Advantages for sellers
Voluntary auctions are becoming increasingly popular with property owners. The first clear advantage is the fact that the property is sold “voetstoots”. The auction process also eliminates the need for the seller to pay commision – instead, the buyer pays a market-related auctioneers commission (up to 10%). In terms of achieving a good price, auctions can work in a seller’s advantage. Having an open forum with motivated and financially qualified buyers will often lead to higher prices being reached. It’s important to be realistic with your price, however, since an uninformed seller can complicate matters.
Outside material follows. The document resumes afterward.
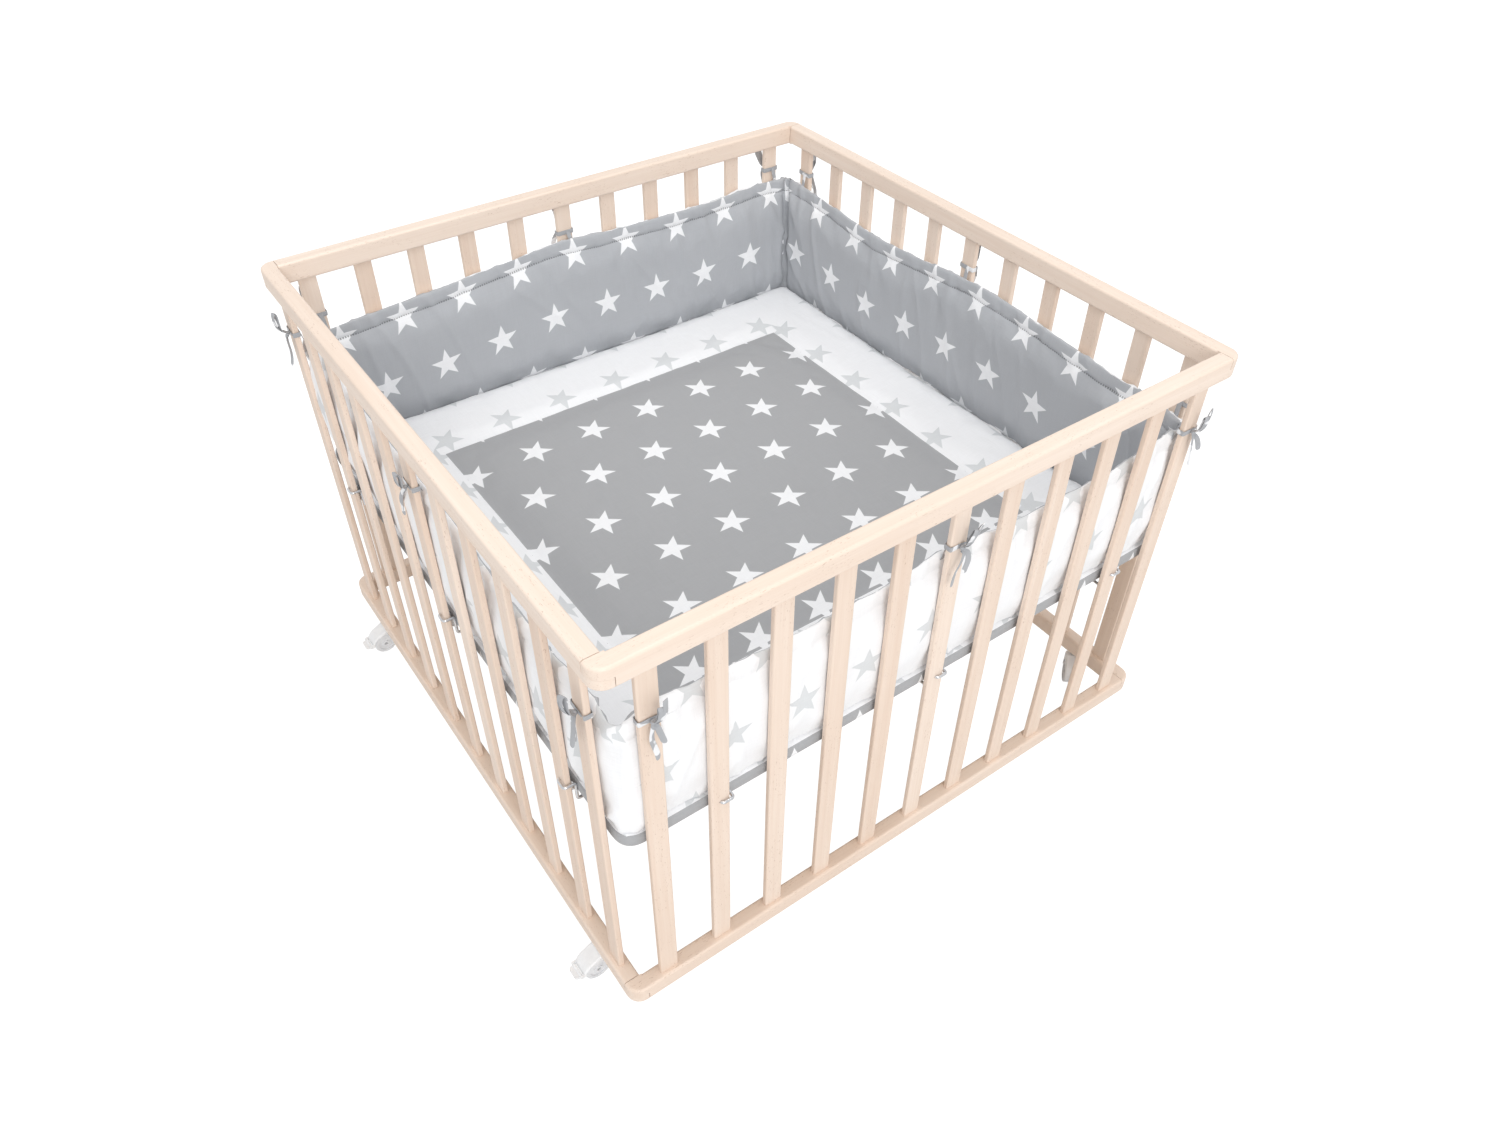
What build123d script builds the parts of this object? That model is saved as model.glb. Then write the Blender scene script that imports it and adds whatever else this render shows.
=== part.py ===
"""Square slatted playpen on casters, with a padded insert tied to its slats.

X runs along the front panel, Y from front to back and +Z is up. The origin is on the floor
under the middle of the pen. Lengths are in millimetres.

The four panels are the same panel, turned a quarter each time. Every panel carries the upper
half of the lap joint on its left end, seen from outside, and the lower half on its right end.
"""
import os
from math import cos, radians, sin

from build123d import *

# ---- driving dimensions -------------------------------------------------------------------
SIDE = 1020.0             # outside width and depth of the pen
TOTAL_HEIGHT = 740.0      # floor to the top of the top rail
CASTER_HEIGHT = 58.0      # floor to the underside of the bottom rail

RAIL_WIDTH = 24.0
TOP_RAIL_HEIGHT = 33.0
BOTTOM_RAIL_HEIGHT = 31.0
EDGE_ROUND = 4.0          # round along the rails' long edges
CORNER_ROUND = 21.0       # round of the pen's corners, seen from above
LAP_GAP = 0.9             # shoulder gap that shows as a fine dark line
LAP_PLAY = 0.2            # gap between the two halves of the lap

SLAT_COUNT = 11
SLAT_PITCH = 89.3
SLAT_WIDTH = 28.0
SLAT_THICK = 9.0
SLAT_ROUND = 2.5
TENON = 12.0              # how deep a slat stands in each rail
HOOK_SLATS = (2, 6, 10)   # slats with a hole for a support hook
TIE_SLATS = (1, 6, 11)    # slats that the insert is tied to

WIRE_RADIUS = 2.2
HOOK_HEIGHT = 405.0       # level of the hook outside the slat
HOOK_REACH = 35.0         # how far the hook's legs reach under the board

BOARD_TOP = 384.0
BOARD_THICK = 8.0
BOARD_SIDE = 946.0
MAT_SIDE = 972.0
MAT_EDGE = 22.0           # thickness of the mat's visible edge
MAT_CENTRE = 40.0         # thickness of the mat inside the bumpers
BUMPER_THICK = 15.0
BUMPER_TOP = 636.0
TIE_LEVEL = 636.0
LIFT = 35.0               # how far the base lifts off its hooks inside the pen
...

Greg Tarrant, author of Sheriff Auctions: How to Purchase Property at Sheriff Auction & Tax Tips and Tricks for Residential Property Owners, explains his thinking when deciding how much to bid for a property: “How much you are prepared to bid depends on why you want to buy the property. My goal is to acquire buy-to-let investments, so I focus only on properties that will be cash-flow positive from day one and that have low outstanding levies and rates, because the buyer has to settle these in cash (they cannot be financed). I also focus only on sectional title properties that are not situated on the ground floor, because I do not want the hassle and expense of garden maintenance.”
Whether you’re a buyer or seller at an auction, knowing the value of a property is crucial. Getting a property valuation report (that includes information like comparative sales in recent months, amenities, municipal valuation, and the average price and size of properties in the area) is vital in preparing yourself for a property purchase – no matter how you end up buying.